[Data supplied]
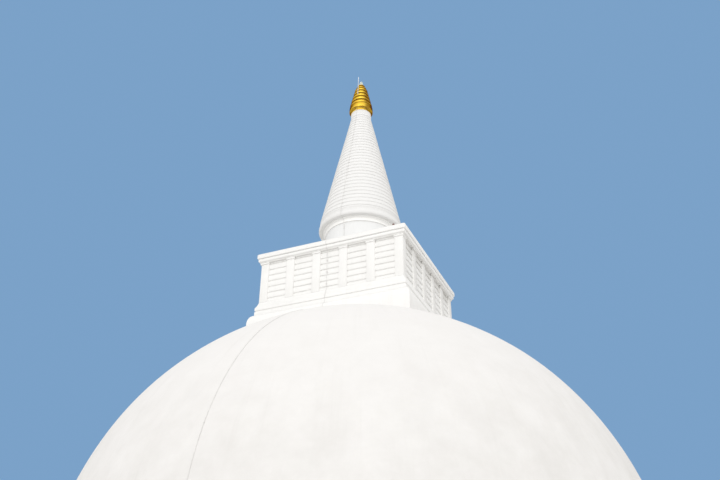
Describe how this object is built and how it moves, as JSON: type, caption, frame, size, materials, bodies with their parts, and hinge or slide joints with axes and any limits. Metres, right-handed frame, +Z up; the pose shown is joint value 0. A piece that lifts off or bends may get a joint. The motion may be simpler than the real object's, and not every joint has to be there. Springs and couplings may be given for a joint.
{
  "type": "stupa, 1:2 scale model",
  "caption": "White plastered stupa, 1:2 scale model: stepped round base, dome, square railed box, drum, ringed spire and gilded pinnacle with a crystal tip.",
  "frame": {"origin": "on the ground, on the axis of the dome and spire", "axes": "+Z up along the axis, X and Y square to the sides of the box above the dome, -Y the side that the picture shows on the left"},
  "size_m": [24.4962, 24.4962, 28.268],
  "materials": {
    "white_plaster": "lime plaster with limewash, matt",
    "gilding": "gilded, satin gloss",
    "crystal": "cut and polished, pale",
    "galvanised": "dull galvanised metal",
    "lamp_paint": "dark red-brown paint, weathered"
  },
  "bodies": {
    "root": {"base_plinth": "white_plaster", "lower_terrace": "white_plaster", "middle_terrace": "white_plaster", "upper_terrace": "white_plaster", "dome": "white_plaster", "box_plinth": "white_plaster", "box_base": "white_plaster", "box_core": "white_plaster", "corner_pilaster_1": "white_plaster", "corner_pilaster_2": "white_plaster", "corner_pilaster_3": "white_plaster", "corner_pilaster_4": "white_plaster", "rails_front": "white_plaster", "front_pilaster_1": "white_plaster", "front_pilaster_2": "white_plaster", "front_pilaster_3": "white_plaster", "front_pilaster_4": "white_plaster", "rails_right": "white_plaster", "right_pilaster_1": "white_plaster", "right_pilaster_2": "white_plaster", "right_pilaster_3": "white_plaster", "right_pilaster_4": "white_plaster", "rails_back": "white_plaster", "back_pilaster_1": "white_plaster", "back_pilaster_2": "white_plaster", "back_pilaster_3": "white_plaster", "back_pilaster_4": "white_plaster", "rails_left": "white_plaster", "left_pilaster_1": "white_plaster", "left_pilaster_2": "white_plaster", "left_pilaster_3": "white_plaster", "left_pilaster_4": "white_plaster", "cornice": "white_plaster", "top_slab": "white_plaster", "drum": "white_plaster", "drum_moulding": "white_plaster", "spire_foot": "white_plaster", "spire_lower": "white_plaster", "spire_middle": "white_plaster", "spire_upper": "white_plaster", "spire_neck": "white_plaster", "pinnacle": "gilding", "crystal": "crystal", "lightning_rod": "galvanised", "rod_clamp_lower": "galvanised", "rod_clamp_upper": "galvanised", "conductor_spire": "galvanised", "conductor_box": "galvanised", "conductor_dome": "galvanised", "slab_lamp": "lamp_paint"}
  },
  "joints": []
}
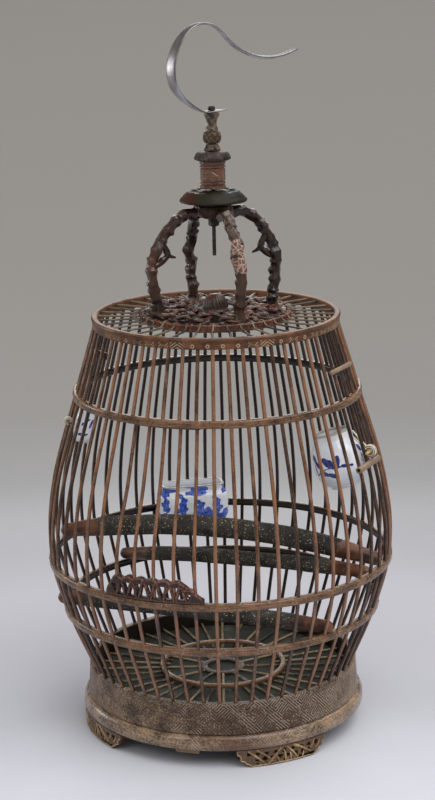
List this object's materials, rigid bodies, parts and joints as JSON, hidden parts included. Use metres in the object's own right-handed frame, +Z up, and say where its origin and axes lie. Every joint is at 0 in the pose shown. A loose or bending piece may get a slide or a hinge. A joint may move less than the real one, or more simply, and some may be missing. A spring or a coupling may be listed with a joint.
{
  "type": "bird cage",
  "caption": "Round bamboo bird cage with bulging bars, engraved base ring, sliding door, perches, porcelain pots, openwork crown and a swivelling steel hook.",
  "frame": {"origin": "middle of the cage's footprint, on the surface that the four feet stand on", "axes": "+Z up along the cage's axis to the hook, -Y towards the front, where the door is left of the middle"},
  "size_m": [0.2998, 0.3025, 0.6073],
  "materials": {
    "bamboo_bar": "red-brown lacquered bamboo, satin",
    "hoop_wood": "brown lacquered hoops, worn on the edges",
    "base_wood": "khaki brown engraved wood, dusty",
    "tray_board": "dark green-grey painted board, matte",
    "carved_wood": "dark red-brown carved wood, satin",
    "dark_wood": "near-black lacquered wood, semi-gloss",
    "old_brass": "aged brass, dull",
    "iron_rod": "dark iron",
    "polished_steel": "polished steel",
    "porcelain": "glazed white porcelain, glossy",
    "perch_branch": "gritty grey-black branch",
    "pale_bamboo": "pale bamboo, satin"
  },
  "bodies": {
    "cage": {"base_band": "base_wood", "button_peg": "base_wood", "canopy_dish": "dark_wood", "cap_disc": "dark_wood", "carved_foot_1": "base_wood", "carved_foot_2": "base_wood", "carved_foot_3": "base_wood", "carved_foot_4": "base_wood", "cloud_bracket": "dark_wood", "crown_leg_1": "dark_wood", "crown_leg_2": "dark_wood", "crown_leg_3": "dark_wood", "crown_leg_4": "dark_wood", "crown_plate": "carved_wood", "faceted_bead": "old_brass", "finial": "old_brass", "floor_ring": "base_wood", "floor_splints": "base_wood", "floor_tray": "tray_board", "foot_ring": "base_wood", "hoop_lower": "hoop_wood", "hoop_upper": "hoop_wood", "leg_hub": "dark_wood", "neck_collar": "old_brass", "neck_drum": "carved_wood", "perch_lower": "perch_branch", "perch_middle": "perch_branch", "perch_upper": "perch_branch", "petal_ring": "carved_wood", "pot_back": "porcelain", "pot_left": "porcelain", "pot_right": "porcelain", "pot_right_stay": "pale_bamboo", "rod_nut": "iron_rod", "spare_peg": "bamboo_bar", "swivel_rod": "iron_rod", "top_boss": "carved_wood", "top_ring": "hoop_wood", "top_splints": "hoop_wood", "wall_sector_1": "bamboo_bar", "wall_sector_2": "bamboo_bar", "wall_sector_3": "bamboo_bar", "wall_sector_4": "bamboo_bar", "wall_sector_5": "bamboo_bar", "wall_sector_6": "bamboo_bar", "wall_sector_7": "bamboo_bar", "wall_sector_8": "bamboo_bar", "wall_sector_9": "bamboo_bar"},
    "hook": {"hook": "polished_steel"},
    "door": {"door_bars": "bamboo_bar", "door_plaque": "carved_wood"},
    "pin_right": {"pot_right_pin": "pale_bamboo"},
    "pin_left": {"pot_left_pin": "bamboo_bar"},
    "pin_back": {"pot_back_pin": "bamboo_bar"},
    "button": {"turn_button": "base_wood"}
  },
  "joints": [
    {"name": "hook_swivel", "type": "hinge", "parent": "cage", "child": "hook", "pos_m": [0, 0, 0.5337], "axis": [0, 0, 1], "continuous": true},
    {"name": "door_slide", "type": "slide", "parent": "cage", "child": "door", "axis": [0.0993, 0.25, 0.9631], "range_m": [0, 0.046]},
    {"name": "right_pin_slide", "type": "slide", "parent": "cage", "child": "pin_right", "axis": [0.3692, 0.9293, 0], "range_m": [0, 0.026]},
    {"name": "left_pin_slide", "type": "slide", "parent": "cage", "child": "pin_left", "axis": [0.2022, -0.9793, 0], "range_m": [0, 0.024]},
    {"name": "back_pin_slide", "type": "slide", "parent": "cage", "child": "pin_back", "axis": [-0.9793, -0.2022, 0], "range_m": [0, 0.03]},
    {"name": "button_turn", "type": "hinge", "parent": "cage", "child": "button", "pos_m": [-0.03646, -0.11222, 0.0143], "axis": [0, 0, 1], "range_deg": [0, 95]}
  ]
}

[Prompt] Output all of the data again, exactly.

[Written answer]
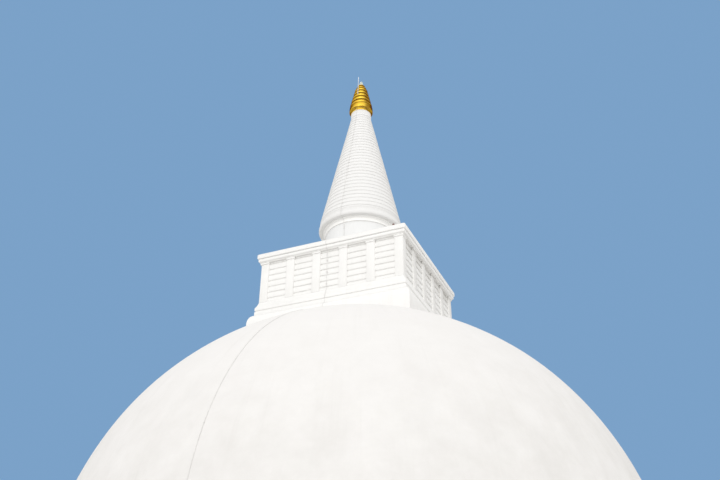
Describe how this object is built and how it moves, as JSON: type, caption, frame, size, materials, bodies with their parts, and hinge or slide joints with axes and any limits. Metres, right-handed frame, +Z up; the pose shown is joint value 0. A piece that lifts off or bends may get a joint. The motion may be simpler than the real object's, and not every joint has to be there. Springs and couplings may be given for a joint.
{
  "type": "stupa, 1:2 scale model",
  "caption": "White plastered stupa, 1:2 scale model: stepped round base, dome, square railed box, drum, ringed spire and gilded pinnacle with a crystal tip.",
  "frame": {"origin": "on the ground, on the axis of the dome and spire", "axes": "+Z up along the axis, X and Y square to the sides of the box above the dome, -Y the side that the picture shows on the left"},
  "size_m": [24.4962, 24.4962, 28.268],
  "materials": {
    "white_plaster": "lime plaster with limewash, matt",
    "gilding": "gilded, satin gloss",
    "crystal": "cut and polished, pale",
    "galvanised": "dull galvanised metal",
    "lamp_paint": "dark red-brown paint, weathered"
  },
  "bodies": {
    "root": {"base_plinth": "white_plaster", "lower_terrace": "white_plaster", "middle_terrace": "white_plaster", "upper_terrace": "white_plaster", "dome": "white_plaster", "box_plinth": "white_plaster", "box_base": "white_plaster", "box_core": "white_plaster", "corner_pilaster_1": "white_plaster", "corner_pilaster_2": "white_plaster", "corner_pilaster_3": "white_plaster", "corner_pilaster_4": "white_plaster", "rails_front": "white_plaster", "front_pilaster_1": "white_plaster", "front_pilaster_2": "white_plaster", "front_pilaster_3": "white_plaster", "front_pilaster_4": "white_plaster", "rails_right": "white_plaster", "right_pilaster_1": "white_plaster", "right_pilaster_2": "white_plaster", "right_pilaster_3": "white_plaster", "right_pilaster_4": "white_plaster", "rails_back": "white_plaster", "back_pilaster_1": "white_plaster", "back_pilaster_2": "white_plaster", "back_pilaster_3": "white_plaster", "back_pilaster_4": "white_plaster", "rails_left": "white_plaster", "left_pilaster_1": "white_plaster", "left_pilaster_2": "white_plaster", "left_pilaster_3": "white_plaster", "left_pilaster_4": "white_plaster", "cornice": "white_plaster", "top_slab": "white_plaster", "drum": "white_plaster", "drum_moulding": "white_plaster", "spire_foot": "white_plaster", "spire_lower": "white_plaster", "spire_middle": "white_plaster", "spire_upper": "white_plaster", "spire_neck": "white_plaster", "pinnacle": "gilding", "crystal": "crystal", "lightning_rod": "galvanised", "rod_clamp_lower": "galvanised", "rod_clamp_upper": "galvanised", "conductor_spire": "galvanised", "conductor_box": "galvanised", "conductor_dome": "galvanised", "slab_lamp": "lamp_paint"}
  },
  "joints": []
}
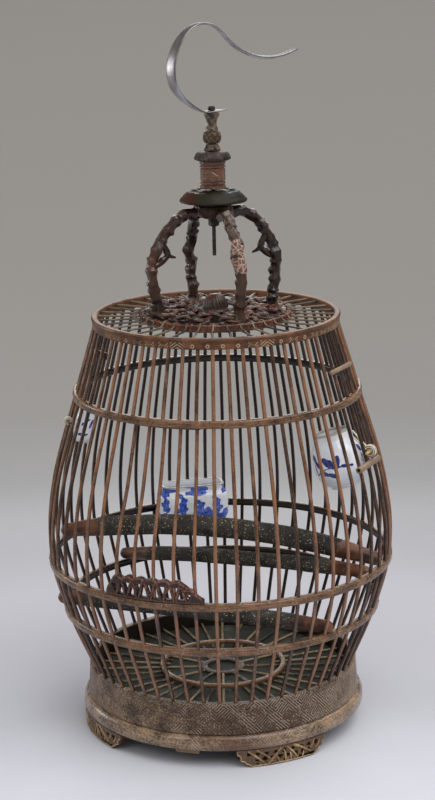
List this object's materials, rigid bodies, parts and joints as JSON, hidden parts included. Use metres in the object's own right-handed frame, +Z up, and say where its origin and axes lie. Every joint is at 0 in the pose shown. A loose or bending piece may get a slide or a hinge. A joint may move less than the real one, or more simply, and some may be missing. A spring or a coupling may be listed with a joint.
{
  "type": "bird cage",
  "caption": "Round bamboo bird cage with bulging bars, engraved base ring, sliding door, perches, porcelain pots, openwork crown and a swivelling steel hook.",
  "frame": {"origin": "middle of the cage's footprint, on the surface that the four feet stand on", "axes": "+Z up along the cage's axis to the hook, -Y towards the front, where the door is left of the middle"},
  "size_m": [0.2998, 0.3025, 0.6073],
  "materials": {
    "bamboo_bar": "red-brown lacquered bamboo, satin",
    "hoop_wood": "brown lacquered hoops, worn on the edges",
    "base_wood": "khaki brown engraved wood, dusty",
    "tray_board": "dark green-grey painted board, matte",
    "carved_wood": "dark red-brown carved wood, satin",
    "dark_wood": "near-black lacquered wood, semi-gloss",
    "old_brass": "aged brass, dull",
    "iron_rod": "dark iron",
    "polished_steel": "polished steel",
    "porcelain": "glazed white porcelain, glossy",
    "perch_branch": "gritty grey-black branch",
    "pale_bamboo": "pale bamboo, satin"
  },
  "bodies": {
    "cage": {"base_band": "base_wood", "button_peg": "base_wood", "canopy_dish": "dark_wood", "cap_disc": "dark_wood", "carved_foot_1": "base_wood", "carved_foot_2": "base_wood", "carved_foot_3": "base_wood", "carved_foot_4": "base_wood", "cloud_bracket": "dark_wood", "crown_leg_1": "dark_wood", "crown_leg_2": "dark_wood", "crown_leg_3": "dark_wood", "crown_leg_4": "dark_wood", "crown_plate": "carved_wood", "faceted_bead": "old_brass", "finial": "old_brass", "floor_ring": "base_wood", "floor_splints": "base_wood", "floor_tray": "tray_board", "foot_ring": "base_wood", "hoop_lower": "hoop_wood", "hoop_upper": "hoop_wood", "leg_hub": "dark_wood", "neck_collar": "old_brass", "neck_drum": "carved_wood", "perch_lower": "perch_branch", "perch_middle": "perch_branch", "perch_upper": "perch_branch", "petal_ring": "carved_wood", "pot_back": "porcelain", "pot_left": "porcelain", "pot_right": "porcelain", "pot_right_stay": "pale_bamboo", "rod_nut": "iron_rod", "spare_peg": "bamboo_bar", "swivel_rod": "iron_rod", "top_boss": "carved_wood", "top_ring": "hoop_wood", "top_splints": "hoop_wood", "wall_sector_1": "bamboo_bar", "wall_sector_2": "bamboo_bar", "wall_sector_3": "bamboo_bar", "wall_sector_4": "bamboo_bar", "wall_sector_5": "bamboo_bar", "wall_sector_6": "bamboo_bar", "wall_sector_7": "bamboo_bar", "wall_sector_8": "bamboo_bar", "wall_sector_9": "bamboo_bar"},
    "hook": {"hook": "polished_steel"},
    "door": {"door_bars": "bamboo_bar", "door_plaque": "carved_wood"},
    "pin_right": {"pot_right_pin": "pale_bamboo"},
    "pin_left": {"pot_left_pin": "bamboo_bar"},
    "pin_back": {"pot_back_pin": "bamboo_bar"},
    "button": {"turn_button": "base_wood"}
  },
  "joints": [
    {"name": "hook_swivel", "type": "hinge", "parent": "cage", "child": "hook", "pos_m": [0, 0, 0.5337], "axis": [0, 0, 1], "continuous": true},
    {"name": "door_slide", "type": "slide", "parent": "cage", "child": "door", "axis": [0.0993, 0.25, 0.9631], "range_m": [0, 0.046]},
    {"name": "right_pin_slide", "type": "slide", "parent": "cage", "child": "pin_right", "axis": [0.3692, 0.9293, 0], "range_m": [0, 0.026]},
    {"name": "left_pin_slide", "type": "slide", "parent": "cage", "child": "pin_left", "axis": [0.2022, -0.9793, 0], "range_m": [0, 0.024]},
    {"name": "back_pin_slide", "type": "slide", "parent": "cage", "child": "pin_back", "axis": [-0.9793, -0.2022, 0], "range_m": [0, 0.03]},
    {"name": "button_turn", "type": "hinge", "parent": "cage", "child": "button", "pos_m": [-0.03646, -0.11222, 0.0143], "axis": [0, 0, 1], "range_deg": [0, 95]}
  ]
}